Be as clear as possible
Although finding out your diagnosis may be hard to digest, explaining it again to those closest to you could be even harder. Not only because they will be hurt by the news, but also because they may not want to accept it or understand it.
“Look at the person and give the news clearly and unequivocally in simple language without difficult medical terms,” Dr. Akhtar said. “Then, pause so that they can process the information. Show support for their feelings through supportive phrases and physical contact, like holding hands or touching shoulders. Make sure they understand what you just told them. Be realistic, but always give hope because even if a cancer can’t be cured, it can be treated to control it.”

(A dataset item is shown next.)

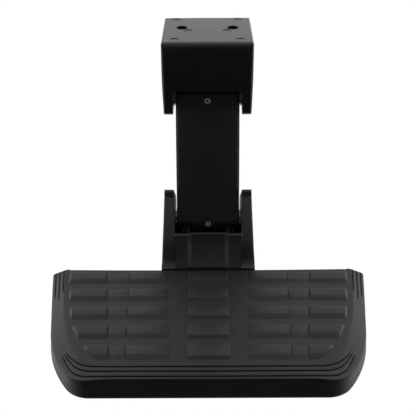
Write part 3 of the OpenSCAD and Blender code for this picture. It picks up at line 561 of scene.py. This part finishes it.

Remember that there is no perfect time to tell them
While you may try to rehearse and plan for the perfect way to let everyone know what’s going on in your life, the truth is, there is never an optimal time to break the news. Influencer Amanda Lauren, whose mum was diagnosed with cancer in 2017, echoed that point.
“It was my niece’s second bat mitzvah when I found out,” she said. “I live across the country and was coming in for 48 hours. Near the end of the party, my mum pulls me aside near the kitchen at the temple. She sat me down to tell me what is going on and it just felt like a lot. A year and a half before this, she was hit by car – six months before my wedding – leaving her face changed forever. She told me that she was going to be fine. There was no good time to tell me, but she didn’t want to tell me on the phone. So ultimately, there was not a great time to break the news because I was going to be hurt either way.”